Charlie Ripley, Senior Investment Strategist for Allianz Investment Management, highlighted the uncertainty, stating, “It feels like we are at a crossroads whether or not the strong growth we’ve seen over the summer months will continue over the fourth quarter,” keeping concerns about inflation and restrictive monetary policies in the foreground.

In addition to these concerns, the Treasury is expected to announce its upcoming auction sizes, fueling anxiety about an expanding federal deficit and increased supply, which have contributed to the rise in yields.

Investors are also keenly anticipating Apple’s earnings report on Thursday. This earnings season has witnessed disappointments from some growth and technology giants, including Tesla and Google. While the tech-heavy Nasdaq 100 index is down 11% from its peak, it still maintains a year-to-date gain of nearly 30%.

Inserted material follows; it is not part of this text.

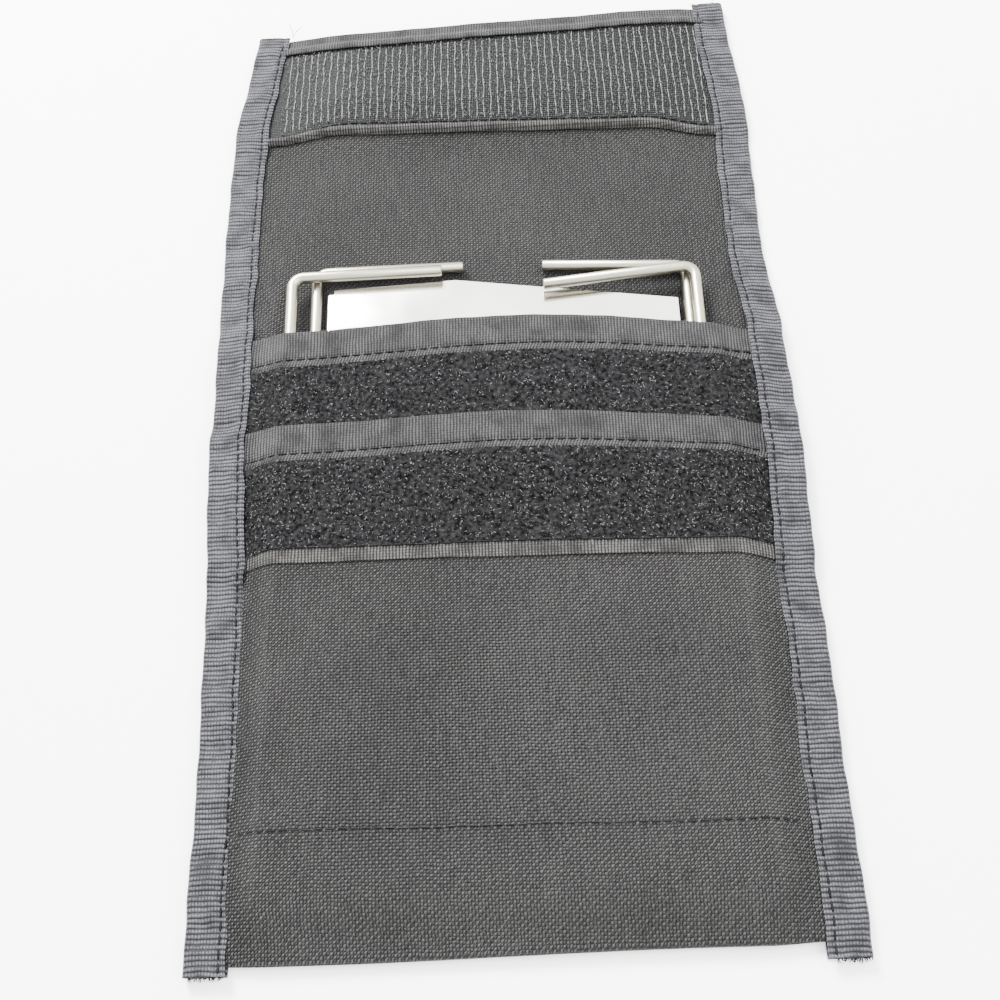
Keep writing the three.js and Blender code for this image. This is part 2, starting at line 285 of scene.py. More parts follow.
def fold_line(x):
    """y of the bottom fold, which was sewn a little out of square."""
    return 1.7 * smooth((x + 50.0) / 90.0) * smooth((84.0 - x) / 12.0)


def back_height(x, y):
    """Height of the cloth's middle. Its slight waves fade out where two pieces of it meet."""
    wave = 0.12 * ripple(x + 0.6 * y, 2) * smooth(np.abs(y - hinge_end) / 10.0)
    return lying_height + edge_lift(x, y) + wave


def volume(points, quads):
    """A number with the sign of the volume inside the quads, from their corners seen from one point."""
    a, b, c, d = (points[quads[:, corner]] - points[0] for corner in range(4))
    return (a * np.cross(b, c)).sum() + (a * np.cross(c, d)).sum()


def build(name, rows, uv, material, paired):
    """Mesh of closed rows of points, joined row to row. uv has one more column than rows.

    A paired row is a thin outline whose second half runs back under its first, and its two ends are
    closed with quads across. Any other row is closed with a single face. Faces are turned outwards by
    the sign of the enclosed volume."""
    steps, around = rows.shape[:2]
    uv_around = around + 1
    step, spot = np.meshgrid(np.arange(steps - 1), np.arange(around), indexing="ij")
    here, there = step * around, (step + 1) * around
    after = (spot + 1) % around
    quads = np.stack([here + spot, here + after, there + after, there + spot], -1).reshape(-1, 4)
    here, there = step * uv_around, (step + 1) * uv_around
    uv_quads = np.stack([here + spot, here + spot + 1, there + spot + 1, there + spot], -1).reshape(-1, 4)
    last, last_uv = (steps - 1) * around, (steps - 1) * uv_around
    if paired:
        spot = np.arange(around // 2 - 1)
        cap = np.stack([spot, around - 1 - spot, around - 2 - spot, spot + 1], -1)
        quads = np.concatenate([quads, cap, last + cap[:, ::-1]])
        uv_quads = np.concatenate([uv_quads, cap, last_uv + cap[:, ::-1]])
        caps, uv_caps = [], []
    else:
        ring = np.arange(around)
        caps = [ring[::-1], last + ring]
        uv_caps = [ring[::-1], last_uv + ring]
    points = on_frame(rows.reshape(-1, 3))
    faces = quads.tolist() + [cap.tolist() for cap in caps]
    loops = uv.reshape(-1, 2)[np.concatenate([uv_quads.ravel()] + uv_caps)]
    mesh = bpy.data.meshes.new(name)
    mesh.from_pydata(points, [], faces)
    mesh.uv_layers.new(name="flat").data.foreach_set("uv", loops.astype(np.float32).ravel())
    if volume(points, quads) < 0:
        mesh.flip_normals()
    mesh.shade_smooth()
    mesh.set_sharp_from_angle(angle=sharp_angle)
    mesh.materials.append(material)
    piece = bpy.data.objects.new(name, mesh)
    bpy.context.scene.collection.objects.link(piece)
    return piece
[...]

Despite the recent downturn, some investors believe the worst of the selling may be behind them. Historical trends suggest a potential stock market rebound in November, a month that has typically seen the S&P 500 advance by an average of 1.5% since 1945, making it one of the year’s stronger-performing months.

Moreover, the trading patterns throughout this year indicate a potential fourth-quarter rebound. In the 14 instances when the S&P 500 has risen by at least 10% through July and subsequently experienced a decline in August, as seen in 2023, the index has recorded gains in each of the last four months of the year. The average gain in such instances has been 10%.

Technical indicators suggest that stocks may be oversold and could experience a rally if economic data aligns with expectations, according to Randy Frederick, Managing Director of Trading and Derivatives for the Schwab Center for Financial Research.

In his view, “The stock market is poised for a late Q4 rally.”